As some commentators have observed, we learn a lot more about Penn than we do about Guzman or the Sinaloa drug cartel from reading this article. Most of the 10,000 word piece deals with Penn’s journey to meet with Guzman and the meeting itself. The purpose of the meeting was in fact to set up a second face to face interview with Guzman. This subsequent interview never occurred, as Penn decided it was too risky to go again. Instead he managed to submit a series of questions by Blackberry to Guzman and to secure videoed answers to those questions from him. By choosing this approach, Penn was obliged to put his questions in advance and was hence unable to probe or test the answers provided by Guzman. Many of Guzman’s answers, which appear in Q and A format towards the end of the article, are indeed trite and not very revealing. The limits of Penn’s approach were further compounded by the fact that Penn could only speak English, and relied upon Spanish-speaking interpreters to communicate with Guzman who only spoke Spanish in person and on video tape.
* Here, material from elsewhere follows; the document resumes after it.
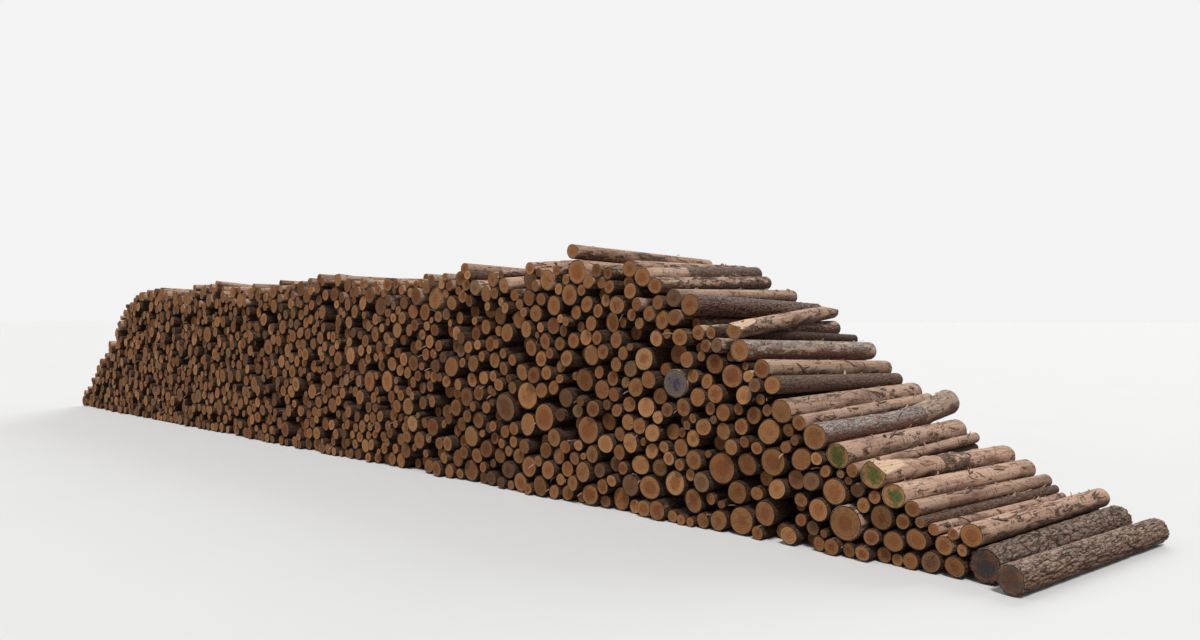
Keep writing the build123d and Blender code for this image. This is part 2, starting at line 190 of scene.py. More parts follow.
def wave_noise(rng, angle, along, waves, turns, lengths):
    """A smooth random relief from -1 to 1 over the log's angle and length."""
    relief = np.zeros(np.broadcast(angle, along).shape)
    total = 0.0
    for _ in range(waves):
        turn = rng.integers(turns[0], turns[1] + 1)
        length = rng.uniform(*lengths)
        weight = rng.uniform(0.4, 1.0)
        phase = rng.uniform(0, TURN)
        drift = rng.choice((-1.0, 1.0)) * TURN / length
        relief += weight * np.sin(turn * angle + drift * along + phase)
        total += weight
    return relief / total


def furrows(rng, angle, along, radius, wide, tall):
    """How near each point of the bark is to a crack between two plates, from 0 to 1."""
    around, length = TURN * radius, along.max()
    count = int(around / wide * length / tall)
    seeds_u = rng.uniform(0, around, count) / wide
    seeds_v = rng.uniform(-tall, length + tall, count) / tall
    wander = WANDER_AROUND * wave_noise(rng, angle, along, *WANDER_WAVES)
    points_u = (angle * radius / wide + wander).ravel()
    points_v = np.broadcast_to(along / tall, wander.shape).ravel() + WANDER_ALONG * wander.ravel()
    across = np.abs(points_u[:, None] - seeds_u)
    across = np.minimum(across, around / wide - across)
    gaps = np.sqrt(across ** 2 + (points_v[:, None] - seeds_v) ** 2)
    nearest = np.partition(gaps, 1, axis=1)[:, :2]
    edge = nearest[:, 1] - nearest[:, 0]
    return np.clip(1 - edge / CRACK_WIDTH, 0, 1).reshape(wander.shape)


def clip_to_facets(vertices, along, log, length, facets):
    """Moves what stands proud of a hewn face onto it, and says which points lie there."""
    hewn = np.zeros(len(vertices))
    for at_back, run, depth, facing in facets:
        way = np.array([math.cos(math.radians(facing)), 0.0, math.sin(math.radians(facing))])
        from_end = length - along if at_back else along
        end = -1 if at_back else 0
        plane = log["radii"][end] - depth + depth * from_end / run
        over = (vertices - log["centres"][end]) @ way - plane
        cut = (over > 0) & (from_end < run * FACET_REACH)
        vertices[cut] -= over[cut, None] * way
        hewn[cut] = 1.0
    return hewn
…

As a criminologist interested in transnational crime and particularly the operations of Latin American drug trafficking organizations, my reaction to the article is a mixture of admiration and frustration. First of all, Penn has managed to do what few other investigators of organised crime have done, namely secure direct access to and talk with one of the world’s most notorious crime bosses. Guzman has presided over one of Mexico’s, and the region’s, most powerful and successful drug trafficking organizations of the past fifteen years. Comparisons with Pablo Escobar are indeed appropriate. Escobar, the former chief of the Colombian Medellin cartel who was ultimately caught and shot by police in Medellin in 1993, is currently the subject of a very popular Netflix series, Narcos. Both figures played significant roles in the everyday lives of many of their fellow countrymen, at times for better as well as, more notoriously, for worse. The series’ success, as well as public reaction to Penn’s article, underlines the enormous general interest in these issues.
Penn can rightly be criticised for taking at face value claims made by (and about) Guzman in the article that he has been principally a businessman, and that he mainly resorted to violence when his hand was forced. Here Penn’s limitations as a journalist let alone as a criminologist are on full view. The enormous carnage initiated and committed by the Sinaloa organization in its struggles with the Juarez and Los Zetas groups as well as law enforcement in Mexico is too well-documented for Penn or anyone else to dismiss as self-defence or a mere cost of doing business. Of course, it is also true that Penn was taking enormous risks for going where he did (indeed he may still be at risk now, particularly as Mexican authorities are linking Guzman’s recapture to the intrepid celebrity’s pursuit of the interview). Here, while I take issue with Penn’s limitations as a researcher, I take off my hat to his chutzpah and courage in achieving what he has done. Many of the best insights into the activities of criminals or terrorists have not come from academic researchers but rather from brave journalists. The latter’s pursuit of the novel and newsworthy, unencumbered by obligations to risk averse university research ethics committees, has produced some unique and valuable insights into the workings of these law breakers.
While Penn missed or dodged putting some potentially useful questions to his subject, he nonetheless has been able to make some insightful observations about corruption of the Mexican military, about the durability of the drug trade with or without the capture of cartel leaders such as Guzman, the trade’s heavy reliance upon US public demand for illicit drugs, and the complicity of ostensibly lawful business organizations in the laundering of drug profits. While none of these points is particularly original, the attention the article has drawn means that a very large audience will be reminded of some of the complexities involved in understanding and responding constructively to the indisputable harms associated with illicit drug trafficking and consumption.
Finally, Penn’s piece is no endorsement or celebration of organized crime. Such endorsements are more readily found in some organised crime dramas on Australian television or indeed in some of the humour in the popular media relating to illicit drug use and the exploits of notorious criminal figures. While Penn leaves many questions about Guzman unanswered, he does reveal Guzman as an unglamourous, even uncomplicated, individual in his personal tastes and attitudes. This discovery of course begs the further question of how such seemingly ‘ordinary’ criminals nevertheless manage to achieve extraordinary success in their illegal ventures. Penn could be said therefore to have obliquely posed some unique challenges for bold organized crime researchers to take up in the future.